Княгиня, выразительно вздохнув, не удостоила сие очередное неподобающее для дамского общества выступление даже ответом, а Липецкий вновь стал напевать себе под нос, постукивая в такт здоровою ногой:
Воды быстрые Дуна-а-а-я
Уж в руках теперь у на-а-ас;
Храбрость Россов почитая,
Та-а-а-вр под нами и Кавка-а-аз!
И еще раз, срываясь на фальцет:
Та-а-а-вр под нами и Кавка-а-аз!
И закончил обычным голосом:
– Пора и нам сниматься с места, барыни мои. – А на удивленное восклицание супруги ответствовал: – Верейский обещает довезти нас в целости до столицы. У него есть и люди, и быстрые лошади. А главное – карты лесных дорог, коими объездом можно двинуться на Москву-матушку. Дело сие небыстрое, однако того стоит.

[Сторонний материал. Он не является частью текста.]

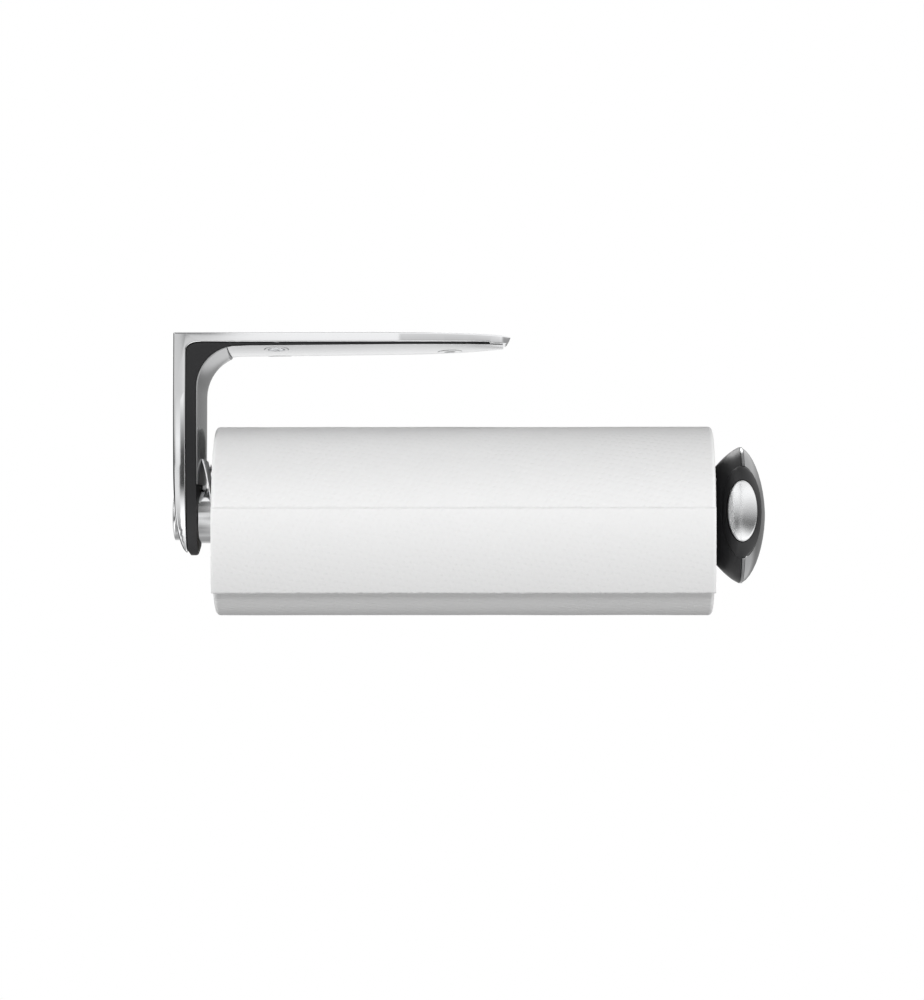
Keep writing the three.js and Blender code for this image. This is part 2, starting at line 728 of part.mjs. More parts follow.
function makeTrimRing() {
  let body = tube(ringX, ringX + knob.ring, 14, domeRadius(ringX), { segments: 48 }).subtract(scallopCut(0));
  for (const place of knobScrewPlaces) {
    body = body.subtract(rod(ringX - 5, ringX + 5, knobScrew.radius + GAP, place));
  }
  for (const { sign } of sides) {
    body = body.add(box(
      [ringX + 0.5, ringX + knob.ring + springSeat.length],
      sortedPair(sign * springSeat.from, sign * springSeat.to),
      around(spindle.z, springSeat.halfHeight)));
  }
  return body;
}

function makeKnobCover() {
  const inset = 1.8;
  const outside = domeProfile(domeX, crownX, knob.radius, knob.domeLength);
  const inside = domeProfile(domeX, crownX - inset, knob.radius - inset, knob.domeLength - inset);
  const shell = turned([...outside, ...inside.reverse()], { segments: 48 });
  const filled = turned([[domeX, 0], ...outside], { segments: 48 });
  let posts = shell;
  for (const place of knobScrewPlaces) {
    posts = posts.add(tube(domeX, crownX, knobScrew.radius + GAP, knobScrew.post, place).intersect(filled));
  }
  return posts.subtract(scallopCut(0)).subtract(buttonPassage());
}

// Room for the buttons' blocks to travel inside the cover.
function buttonPassage() {
  const height = around(spindle.z, button.blockHalfZ + 1);
  const passages = sides.map(({ sign }) =>
    box([rimX - 5, rimX + 8.4], sortedPair(sign * 22.5, sign * 34), height));
  return passages[0].add(passages[1]);
}

function makeCarrier() {
  let body = tube(carrier.x, carrier.x + carrier.thickness, spindle.neck + RUNNING_GAP, carrier.radius, {
    segments: 48,
  });
  for (const { sign } of sides) {
    const openY = sortedPair(sign * (scallop.fromY - 0.6), sign * 60);
    body = body.subtract(box([carrier.x - 1, carrier.x + 4], openY, around(spindle.z, scallop.halfZ + 1.5)));
  }
  for (const place of knobScrewPlaces) {
    body = body.subtract(rod(carrier.x - 5, carrier.x + 5, knobScrew.radius + GAP, place));
  }
  return body;
}

function makeKnobScrew(place) {
  const headX = knobX + GAP;
  const shankX = headX + knobScrew.headHeight;
  const endX = domeX + 5;
  return turned([
    [headX + 0.7, 0], [headX + 0.7, 1.2], [headX, 1.2], [headX, knobScrew.headRadius],
    [shankX, knobScrew.headRadius], [shankX, knobScrew.radius], [endX, knobScrew.radius],
    [endX + 1, 0.6], [endX + 1, 0],
  ], place);
}

// A domed oval pad with the block behind it that carries the latch plate.
function makeButton({ sign, plateX }) {
  const face = ellipsoid(button.dome, sign * (button.crownY - button.dome[1]));
  const pad = ellipticRod(button.halfX, button.halfZ, ...sortedPair(sign * button.backY, sign * 60));
  const blockY = sortedPair(sign * button.blockY, sign * (button.backY + 1));
  return pad.intersect(face).add(box([plateX, rimX + 7.6], blockY, around(spindle.z, button.blockHalfZ)));
}

// The plate round the spindle's neck: squeezing the button draws its far bar off the groove.
function makeLatchPlate({ sign, plateX }) {
  const x = [plateX, plateX + latch.thickness];
  const near = spindle.neck + button.travel + RUNNING_GAP;
  const far = spindle.neck + GAP;
  const plateY = sortedPair(sign * (near + latch.bar), -sign * (far + latch.bar));
  const windowY = sortedPair(sign * near, -sign * far);
  const tabY = sortedPair(sign * near, sign * (button.blockY - GAP));
  return box(x, plateY, around(spindle.z, latch.halfHeight))
    .add(box(x, tabY, around(spindle.z, latch.tabHalfHeight)))
    .subtract(box([x[0] - 1, x[1] + 1], windowY, around(spindle.z, latch.windowHalfHeight)));
}

function makeButtonSpring({ sign }) {
  const { inner, outer } = spring;
  const [y0, y1] = sortedPair(sign * spring.from, sign * spring.to);
  const profile = [[inner, y0], [outer, y0], [outer, y1], [inner, y1], [inner, y0]];
  const geometry = new THREE.LatheGeometry(profile.map(([r, y]) => new THREE.Vector2(r, y)), 20);
  geometry.translate(ringX + knob.ring + GAP + outer, 0, spindle.z);
  return solid(geometry);
}

// ---------- Roll ----------
const onRoll = (segments) => ({ z: rollZ, segments });

function makeCore() {
  const bore = roll.coreBore;
  return tube(roll.startX, roll.startX + roll.width, bore, bore + roll.coreWall, onRoll(40));
}

function makeWinding() {
  const bore = roll.coreBore + roll.coreWall + GAP;
  const endX = roll.startX + roll.width;
  const { edge, radius } = roll;
  const corner = edge * 0.3;
  return turned([
    [roll.startX, bore], [roll.startX, radius - edge], [roll.startX + corner, radius - corner],
    [roll.startX + edge, radius], [endX - edge, radius], [endX - corner, radius - corner],
    [endX, radius - edge], [endX, bore],
  ], onRoll(48));
}

function makeTail() {
  const y = -(roll.radius + GAP);
  const height = [rollZ - roll.tailDrop, rollZ + roll.tailRise];
  return box([roll.startX, roll.startX + roll.width], [y - roll.sheet, y], height);
}

// ---------- Assembly ----------
addPiece("bracket_shell", makeShell(), chrome);
addPiece("bracket_liner", makeLiner(), blackPlastic);
addPiece("arm_cover", makeArmCover(), satin);
addPiece("foot_cover", makeFootCover(), satin);
for (const place of screwPlaces) {
  addPiece(`screw_ferrule_${place.name}`, makeFerrule(place), steel);
}
linerScrew.x.forEach((x, i) => addPiece(`liner_screw_${i + 1}`, makeLinerScrew(x), steel));
addPiece("axle_cap", makeAxleCap(), chrome);
addPiece("axle_bolt", makeBolt(), steel);
addPiece("lock_washer", makeWasher(), steel);
addPiece("spindle_hub", makeHub(), zinc);
addPiece("spindle_collar", makeCollar(), chrome);
addPiece("spindle_tube", makeTube(), chrome);
addPiece("spindle_end_plug", makeEndPlug(), zinc);
addPiece("brake_leaf", makeLeaf(), chrome);
addPiece("brake_leaf_rivet", makeLeafRivet(), steel);
addPiece("knob_body", makeKnobBody(), blackPlastic);
addPiece("knob_latch_carrier", makeCarrier(), blackPlastic);
addPiece("knob_trim_ring", makeTrimRing(), chrome);
addPiece("knob_cover", makeKnobCover(), chrome);
knobScrewPlaces.forEach((place, i) => addPiece(`knob_screw_${i + 1}`, makeKnobScrew(place), steel));
for (const side of sides) {
  addPiece(`button_${side.name}`, makeButton(side), satin);
  addPiece(`latch_plate_${side.name}`, makeLatchPlate(side), steel);
  addPiece(`button_spring_${side.name}`, makeButtonSpring(side), steel);
}
addPiece("roll_core", makeCore(), cardboard);
addPiece("roll_winding", makeWinding(), paper);
addPiece("roll_tail", makeTail(), paper);

export default holder;
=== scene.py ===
"""Looks of the paper towel holder: fine surfaces, materials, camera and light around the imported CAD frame."""
import json
import math

import bmesh
import bpy
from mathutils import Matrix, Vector
from mathutils.noise import noise as noise_at


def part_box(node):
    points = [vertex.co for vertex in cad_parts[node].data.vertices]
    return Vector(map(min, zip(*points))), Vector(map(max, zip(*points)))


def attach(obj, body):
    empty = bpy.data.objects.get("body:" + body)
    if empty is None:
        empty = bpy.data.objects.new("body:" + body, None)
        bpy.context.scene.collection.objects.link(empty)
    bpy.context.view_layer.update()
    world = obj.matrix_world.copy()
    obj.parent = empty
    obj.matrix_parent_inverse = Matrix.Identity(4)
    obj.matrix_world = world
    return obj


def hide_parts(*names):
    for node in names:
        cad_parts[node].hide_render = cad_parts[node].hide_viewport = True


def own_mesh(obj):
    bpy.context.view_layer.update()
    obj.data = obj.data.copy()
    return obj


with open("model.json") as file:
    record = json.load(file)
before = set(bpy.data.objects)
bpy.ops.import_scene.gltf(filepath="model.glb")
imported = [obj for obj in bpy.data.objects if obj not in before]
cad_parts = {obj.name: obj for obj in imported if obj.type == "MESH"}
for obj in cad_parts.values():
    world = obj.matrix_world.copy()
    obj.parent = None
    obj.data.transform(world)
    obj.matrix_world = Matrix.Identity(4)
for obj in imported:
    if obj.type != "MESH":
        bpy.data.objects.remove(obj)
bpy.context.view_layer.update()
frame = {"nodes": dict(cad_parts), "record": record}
MM = 0.001

# ---------- Sizes ----------
winding_low, winding_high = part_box("roll_winding")
core_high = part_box("roll_core")[1]
tail_low, tail_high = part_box("roll_tail")
roll_z = (winding_low.z + winding_high.z) / 2
roll_radius = (winding_high.z - winding_low.z) / 2
SHEET = 0.16 * MM  # thickness of the two-ply towel
LEAVING_ANGLE = math.pi - math.asin((tail_high.z - roll_z) / roll_radius)  # where the sheet leaves the roll
TAIL_CURL = 6.5 * MM  # how far the free edge of the sheet turns in
WAVE = 0.3 * MM  # unevenness of the free sheet
PERFORATION = 3 * MM  # spacing of the nicks along a torn edge
NICK = 0.25 * MM
WINDING_EDGE = 2.2 * MM  # rounding of the roll's ends
SWELL = 0.14 * MM  # unevenness of the roll
BUTTON_DOME = (16 * MM, 18 * MM, 28 * MM)  # half sizes of the ellipsoid that a button's face is cut from
RIM_START = 0.93  # share of a button's half width where its rim starts to turn in
RIM_RADIUS = 0.9 * MM
BUTTON_DEPTH = 9 * MM  # from a button's crown to its flat back
BLOCK_HALF_Z = 5 * MM  # the block behind a button
BLOCK_REACH = 7.6 * MM  # from the button's middle to the block's far end
BLOCK_SINK = 0.5 * MM  # how far the block goes into the button
BLOCK_EDGE = 0.4 * MM
WIRE = 0.45 * MM  # radius of a spring's wire


# ---------- Camera ----------
EYE = Vector((0.0768, -2.35, -0.2599))
AIM = Vector((0.0554, 0.0, -0.0923))
FOCAL_LENGTH = 150.3  # in millimetres, on a sensor 36 mm wide


def add_camera():
    """The camera of the photograph: a long lens, a little below the holder."""
    camera = bpy.data.objects.new("camera", bpy.data.cameras.new("camera"))
    camera.data.sensor_width = 36
    camera.data.lens = FOCAL_LENGTH
    camera.data.clip_end = 50
    camera.location = EYE
    camera.rotation_euler = (AIM - EYE).to_track_quat("-Z", "Y").to_euler()
    bpy.context.scene.collection.objects.link(camera)
    bpy.context.scene.camera = camera


# ---------- Light ----------
# Light that polished metal mirrors, by the angle round the spindle's axis:
# 0 towards the user, 90 up, 180 away from the user and -90 down.
BRACKET_SIDE = [
    (-180, 0.95), (-172, 0.95), (-156, 0.62), (-130, 0.32), (-104, 0.36), (-92, 0.52), (-76, 0.3),
    (-62, 0.3), (-53, 0.2), (-44, 0.34), (-32, 0.62), (-22, 0.82), (-13, 0.76), (-6, 0.95), (3, 0.68),
    (7, 0.6), (9, 0.16), (33, 0.14), (36, 0.025), (53, 0.03), (57, 1.0), (84, 1.0), (90, 0.07),
    (134, 0.05), (140, 1.0), (180, 1.0),
]
KNOB_SIDE = [
    (-180, 0.8), (-150, 0.4), (-120, 0.3), (-70, 0.8), (-48, 1.25), (-34, 1.25), (-26, 0.8), (-19, 0.06),
    (-9, 0.08), (-3, 0.4), (5, 0.6), (16, 0.9), (26, 1.15), (40, 0.95), (60, 0.85), (90, 0.3), (126, 0.5),
    (133, 4.0), (147, 4.0), (155, 0.5), (180, 0.4),
]
FOOT_SIDE = [stop for stop in BRACKET_SIDE if stop[0] < -90]
FOOT_SIDE += [stop for stop in KNOB_SIDE if -90 < stop[0] < 0]
FOOT_SIDE += [(3, 0.88), (8, 0.94)]
FOOT_SIDE += [stop for stop in KNOB_SIDE if stop[0] > 8]
# Behind the knob the light goes by height alone, from 0 (level) to 1 (straight up or down).
BEHIND_KNOB = [(0, 0.3), (0.12, 0.34), (0.3, 0.9), (0.6, 1.0), (1, 0.8)]
BRIGHTEST = 4.0  # the light ramps hold their light divided by this
SIDEWAYS_SHARE = 0.6  # how much a direction to the side counts as towards the user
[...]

– Лесные дороги? Полные лесных разбойников?! – в ужасе сжала руки княгиня.
Дуня благоразумно молчала: про лесных разбойников она знала поболе материнского.
– Поляков зарубим, – воинственно сомкнул тяжелые брови батюшка. – А наши нас сами не тронут. Верно я говорю, Эдокси?
Княжна, заалев, произнесла:
– Поручик Потасов обещал свое полное вспоможение, – чем вызвала мертвую тишину за столом.
– Потасов? Это не тот ли, что в партизаны подался? – прищурился наконец князь.
Авдотья молча кивнула.
– И когда же, позвольте спросить, мадемуазель?
Дуня потупилась.
– Гляди-ка, княгинюшка, как по военному времени женихи дочь нашу одолевают, – усмехнулся князь. – Никуда и вывозить боле не надобно.
Дуня и сама с удивлением отмечала, что война странным образом способствовала ее популярности у мужеского пола. Себе объясняла сию аномалию отсутствием соперниц в лице девиц Щербицких и иже с ними. И не было рядом мудрого старшего брата, способного открыть ей глаза. А причина меж тем была проста. Расцветая под сенью московского своего дома, Авдотья была, как сказал бы князь Вяземский, «бессильной для добра, но и не потребительной для зла». Война же и необходимость самолично расследовать убийства девочек выявили лучшее, что было в ней: характер. Но ведь в «Словаре любви» господина де Радье ни слова не было сказано, что темпераменту свойственно с легкостью перечеркивать и «симметрию и пропорциональность всех частей», и «сладостное дыхание», и даже «ровные виски». Оттого-то наша княжна пребывала в полном неведении относительно истинных причин собственной привлекательности.
Порозовев, она продолжила:
– Поручик опасается крестьянских бунтов, боится оставшихся в тылу после продвижения вперед француза дезертиров и мародеров. Он предложил нам своих людей – опытных и вооруженных. И приставил к дому своего человека. Довольно подать тому знак, и Иван Алексеевич организует наш отъезд.